Rather than creating work for himself, he wanted his land and stock to work for him and it was always about minimal inputs, he said.

He liked the high bulk wool of the Texel breed and while wool was a by-product for him, the fact that it was ''growing while he was sleeping'' made it an important product, he said.

While he had given up on wool as far as commodity marketing went, showcasing it in Christchurch was an attempt by himto derive added value.

Food safety was increasingly becoming a big issue and the perception of organic farmers was also changing, he said.

Mrs Kingsbury said they needed to be looking at ways of gaining a premium for their organic wool and they had been investigating traceability, right through to the end user of carpets and rugs.

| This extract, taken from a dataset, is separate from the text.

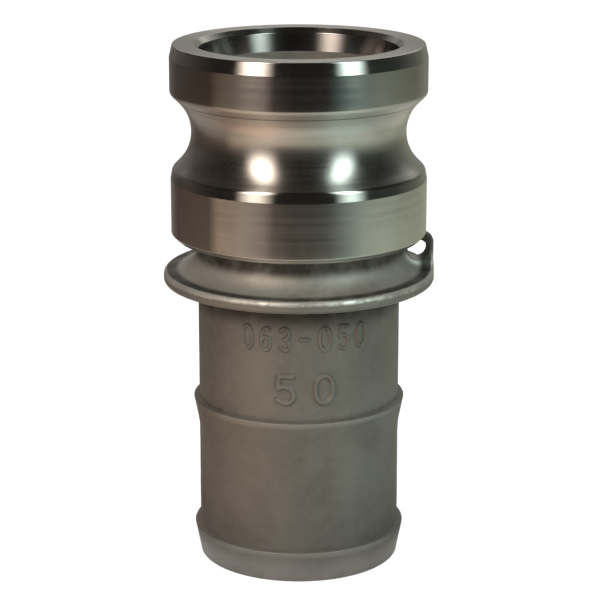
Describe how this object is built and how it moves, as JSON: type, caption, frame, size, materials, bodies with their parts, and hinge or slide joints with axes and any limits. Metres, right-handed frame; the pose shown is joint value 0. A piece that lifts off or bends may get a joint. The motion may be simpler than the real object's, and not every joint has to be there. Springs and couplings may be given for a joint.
{
  "type": "grooved hose adapter",
  "caption": "Male cam-and-groove adapter: a turned head with a deep round groove, a collar with a chain eye, and a ribbed shank that a hose is clamped on.",
  "frame": {"origin": "centre of the shank's end face at the hose end", "axes": "+Z along the bore axis from the hose end to the grooved head, +X towards the chain lug"},
  "size_m": [0.0671, 0.067, 0.13],
  "materials": {
    "turned_steel": "turned bright, fine circumferential tool lines",
    "cast_steel": "as cast and blasted, matte, faintly grainy"
  },
  "bodies": {
    "root": {"adapter_head": "turned_steel", "neck": "cast_steel", "shank_flange": "cast_steel", "chain_lug": "cast_steel", "hose_shank": "cast_steel", "hose_ring_upper": "cast_steel", "hose_ring_lower": "cast_steel"}
  },
  "joints": []
}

The WAG stand would cover wool at every stage from the paddock to fashion, with hands-on experiences of wool for everyone, chairman Michael Mallon said.

Farmers would be able to try out completely redesigned blade shears and have samples of their wool scanned at the Fibre Scan 1100 booth, while those interested in growing wool organically would find useful information at the Organic Dairy and Pastoral Group booth.

Those interested in wool apparel, fashion design and wool crafts could see how wool could move from cottage to catwalk.

Beverley Forrester, of Black Hill Natural Wools, would have samples of her Beverley Riverina label garments on display. It is the first handknit fashion label invited to show at New Zealand Fashion Week.